The Ethereum whitepaper mentions a second defense mechanism, “poisoning the well.”  If a certain type of computation were to become popular, then a miner using general purpose hardware has an incentive to thwart ASIC users.

Conventional miners can create large numbers of Ethereum contracts that are difficult for ASICs to solve.

Such a maneuver would undermine a conventional miner’s competitors and maximize the conventional miner’s profits. This smart combination of technical design and economic incentivization prevents ASICs from proliferating in other cryptocurrencies aside from Bitcoin.

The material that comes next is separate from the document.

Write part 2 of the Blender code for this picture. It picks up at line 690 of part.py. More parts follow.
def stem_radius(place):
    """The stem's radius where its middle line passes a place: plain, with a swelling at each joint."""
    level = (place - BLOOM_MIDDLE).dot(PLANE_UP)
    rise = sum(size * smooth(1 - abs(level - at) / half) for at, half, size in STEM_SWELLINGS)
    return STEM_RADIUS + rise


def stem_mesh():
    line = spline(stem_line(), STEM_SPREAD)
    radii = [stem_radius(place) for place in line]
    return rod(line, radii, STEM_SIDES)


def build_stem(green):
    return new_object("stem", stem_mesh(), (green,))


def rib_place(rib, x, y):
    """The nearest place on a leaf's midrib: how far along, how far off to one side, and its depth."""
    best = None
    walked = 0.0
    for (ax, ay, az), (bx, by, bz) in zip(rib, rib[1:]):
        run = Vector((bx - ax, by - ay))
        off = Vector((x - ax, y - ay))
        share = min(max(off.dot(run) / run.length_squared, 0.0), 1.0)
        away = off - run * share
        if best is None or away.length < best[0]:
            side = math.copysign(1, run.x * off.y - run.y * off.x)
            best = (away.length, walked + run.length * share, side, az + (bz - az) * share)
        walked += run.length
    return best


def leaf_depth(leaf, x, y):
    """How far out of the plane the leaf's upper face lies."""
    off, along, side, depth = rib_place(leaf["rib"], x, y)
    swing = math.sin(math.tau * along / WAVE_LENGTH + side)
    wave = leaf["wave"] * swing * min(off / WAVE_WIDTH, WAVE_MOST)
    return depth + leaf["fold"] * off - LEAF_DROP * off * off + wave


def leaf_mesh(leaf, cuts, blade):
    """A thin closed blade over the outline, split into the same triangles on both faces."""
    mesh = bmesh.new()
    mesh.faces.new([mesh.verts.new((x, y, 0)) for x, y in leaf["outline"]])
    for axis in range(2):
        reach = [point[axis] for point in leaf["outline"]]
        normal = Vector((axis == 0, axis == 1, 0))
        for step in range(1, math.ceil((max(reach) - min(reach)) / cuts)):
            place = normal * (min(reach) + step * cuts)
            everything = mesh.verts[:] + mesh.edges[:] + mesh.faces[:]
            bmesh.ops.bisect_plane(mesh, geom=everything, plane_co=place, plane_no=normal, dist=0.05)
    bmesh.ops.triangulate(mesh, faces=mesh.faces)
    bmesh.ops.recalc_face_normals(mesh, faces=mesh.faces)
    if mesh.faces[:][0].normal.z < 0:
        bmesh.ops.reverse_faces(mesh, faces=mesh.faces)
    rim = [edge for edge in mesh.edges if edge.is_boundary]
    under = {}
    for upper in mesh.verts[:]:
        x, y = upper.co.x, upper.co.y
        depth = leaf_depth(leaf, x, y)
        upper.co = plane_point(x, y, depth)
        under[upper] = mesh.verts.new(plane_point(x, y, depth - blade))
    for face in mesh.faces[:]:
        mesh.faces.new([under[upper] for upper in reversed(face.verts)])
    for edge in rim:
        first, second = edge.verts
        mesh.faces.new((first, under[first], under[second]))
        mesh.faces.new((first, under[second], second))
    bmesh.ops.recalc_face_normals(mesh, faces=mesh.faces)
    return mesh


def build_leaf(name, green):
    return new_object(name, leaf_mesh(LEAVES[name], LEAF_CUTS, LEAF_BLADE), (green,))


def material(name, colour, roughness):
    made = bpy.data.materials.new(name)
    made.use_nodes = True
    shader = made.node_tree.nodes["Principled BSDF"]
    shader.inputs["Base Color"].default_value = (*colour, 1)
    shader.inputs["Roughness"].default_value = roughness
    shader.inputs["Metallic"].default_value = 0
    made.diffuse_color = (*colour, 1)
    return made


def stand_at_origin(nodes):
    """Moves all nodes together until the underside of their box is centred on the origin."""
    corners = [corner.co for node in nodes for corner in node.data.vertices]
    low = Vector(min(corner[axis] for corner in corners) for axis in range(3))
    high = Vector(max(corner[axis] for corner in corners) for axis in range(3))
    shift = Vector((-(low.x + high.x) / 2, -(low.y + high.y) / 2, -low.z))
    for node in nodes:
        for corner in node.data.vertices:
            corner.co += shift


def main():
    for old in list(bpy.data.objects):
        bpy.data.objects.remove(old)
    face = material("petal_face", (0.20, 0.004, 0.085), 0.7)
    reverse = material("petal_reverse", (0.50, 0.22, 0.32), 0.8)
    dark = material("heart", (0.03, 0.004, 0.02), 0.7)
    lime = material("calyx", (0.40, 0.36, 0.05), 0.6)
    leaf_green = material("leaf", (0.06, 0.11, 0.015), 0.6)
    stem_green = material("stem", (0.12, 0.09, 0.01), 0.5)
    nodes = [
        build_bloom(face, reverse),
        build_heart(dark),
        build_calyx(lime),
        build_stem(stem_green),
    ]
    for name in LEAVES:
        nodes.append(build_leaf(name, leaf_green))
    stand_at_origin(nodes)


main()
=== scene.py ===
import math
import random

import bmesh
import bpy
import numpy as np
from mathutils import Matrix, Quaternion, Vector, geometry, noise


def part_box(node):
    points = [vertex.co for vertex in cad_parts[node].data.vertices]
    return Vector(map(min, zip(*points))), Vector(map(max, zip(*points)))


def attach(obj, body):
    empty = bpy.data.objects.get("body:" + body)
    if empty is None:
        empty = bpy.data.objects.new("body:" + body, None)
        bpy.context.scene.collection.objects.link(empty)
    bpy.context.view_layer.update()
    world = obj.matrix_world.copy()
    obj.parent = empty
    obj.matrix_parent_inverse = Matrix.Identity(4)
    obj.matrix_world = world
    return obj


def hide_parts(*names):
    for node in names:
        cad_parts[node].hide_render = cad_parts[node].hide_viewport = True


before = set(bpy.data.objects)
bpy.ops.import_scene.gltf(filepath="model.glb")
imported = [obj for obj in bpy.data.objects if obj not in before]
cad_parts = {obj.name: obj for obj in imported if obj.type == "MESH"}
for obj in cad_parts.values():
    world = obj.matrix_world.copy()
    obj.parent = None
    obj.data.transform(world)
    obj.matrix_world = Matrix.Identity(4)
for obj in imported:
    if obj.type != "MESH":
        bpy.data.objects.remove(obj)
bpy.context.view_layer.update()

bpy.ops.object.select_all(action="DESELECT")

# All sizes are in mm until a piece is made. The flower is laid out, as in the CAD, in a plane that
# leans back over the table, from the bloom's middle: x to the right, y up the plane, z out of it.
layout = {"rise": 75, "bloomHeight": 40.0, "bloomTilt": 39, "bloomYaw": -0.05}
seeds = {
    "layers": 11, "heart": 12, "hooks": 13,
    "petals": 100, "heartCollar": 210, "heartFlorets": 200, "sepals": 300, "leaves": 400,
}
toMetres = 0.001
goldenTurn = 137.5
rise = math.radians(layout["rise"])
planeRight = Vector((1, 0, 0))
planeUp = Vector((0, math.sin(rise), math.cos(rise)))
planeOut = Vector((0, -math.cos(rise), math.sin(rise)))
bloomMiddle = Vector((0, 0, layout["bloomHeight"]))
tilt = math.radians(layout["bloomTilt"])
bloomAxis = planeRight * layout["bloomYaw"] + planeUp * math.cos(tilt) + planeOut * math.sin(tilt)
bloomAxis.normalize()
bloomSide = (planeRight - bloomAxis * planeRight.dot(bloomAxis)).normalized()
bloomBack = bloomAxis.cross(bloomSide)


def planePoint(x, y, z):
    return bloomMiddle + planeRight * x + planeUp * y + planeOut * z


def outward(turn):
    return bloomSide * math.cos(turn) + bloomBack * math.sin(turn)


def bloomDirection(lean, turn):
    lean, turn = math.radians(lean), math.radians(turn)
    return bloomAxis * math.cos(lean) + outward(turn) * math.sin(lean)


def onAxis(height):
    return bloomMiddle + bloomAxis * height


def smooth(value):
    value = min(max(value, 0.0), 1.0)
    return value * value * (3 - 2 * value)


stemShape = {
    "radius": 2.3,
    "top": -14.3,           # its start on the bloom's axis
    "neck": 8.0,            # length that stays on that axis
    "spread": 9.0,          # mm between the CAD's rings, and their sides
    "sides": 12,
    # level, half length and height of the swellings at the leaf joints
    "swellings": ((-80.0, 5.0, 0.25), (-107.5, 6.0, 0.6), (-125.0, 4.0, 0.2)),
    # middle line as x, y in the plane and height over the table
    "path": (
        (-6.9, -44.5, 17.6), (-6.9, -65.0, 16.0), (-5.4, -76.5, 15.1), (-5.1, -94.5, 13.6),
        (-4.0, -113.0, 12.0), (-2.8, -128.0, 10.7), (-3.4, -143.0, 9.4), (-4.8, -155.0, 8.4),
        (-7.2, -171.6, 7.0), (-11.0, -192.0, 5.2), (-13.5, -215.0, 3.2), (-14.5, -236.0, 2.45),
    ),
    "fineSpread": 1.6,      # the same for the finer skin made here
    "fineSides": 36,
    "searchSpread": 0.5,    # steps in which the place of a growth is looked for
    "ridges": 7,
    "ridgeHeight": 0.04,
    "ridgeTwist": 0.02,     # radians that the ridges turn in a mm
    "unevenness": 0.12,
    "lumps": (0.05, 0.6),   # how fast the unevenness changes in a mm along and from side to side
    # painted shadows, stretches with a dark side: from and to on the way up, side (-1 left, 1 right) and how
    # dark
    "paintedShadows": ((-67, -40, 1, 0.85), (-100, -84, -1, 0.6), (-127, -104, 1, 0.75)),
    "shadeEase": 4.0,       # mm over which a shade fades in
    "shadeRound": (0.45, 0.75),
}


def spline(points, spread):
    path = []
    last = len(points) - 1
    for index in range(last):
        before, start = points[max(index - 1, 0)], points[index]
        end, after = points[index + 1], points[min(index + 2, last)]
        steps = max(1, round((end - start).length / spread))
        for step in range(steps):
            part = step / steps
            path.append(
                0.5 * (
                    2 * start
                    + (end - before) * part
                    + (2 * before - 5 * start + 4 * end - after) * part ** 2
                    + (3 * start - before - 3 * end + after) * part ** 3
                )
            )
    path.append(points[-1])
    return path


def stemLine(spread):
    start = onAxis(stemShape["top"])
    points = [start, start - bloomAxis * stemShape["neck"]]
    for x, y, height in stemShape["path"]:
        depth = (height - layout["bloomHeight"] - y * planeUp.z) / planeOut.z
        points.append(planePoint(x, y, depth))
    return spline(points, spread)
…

What this means for miners

It is likely that Bitmain and other cryptocurrency-ASIC designers are engaging in slick marketing. It is not uncommon for mining hardware vendors to purchase average GPUs, put them in a black box, and sell them at a premium as a “specialized Ethereum miner.

By removing a few aesthetic features and adding some peripheral components to existing GPU chips, Bitmain can claim to have developed an “Ethereum ASIC” that is built using a chip from AMD and Nvidia and charge a premium to unsophisticated buyers.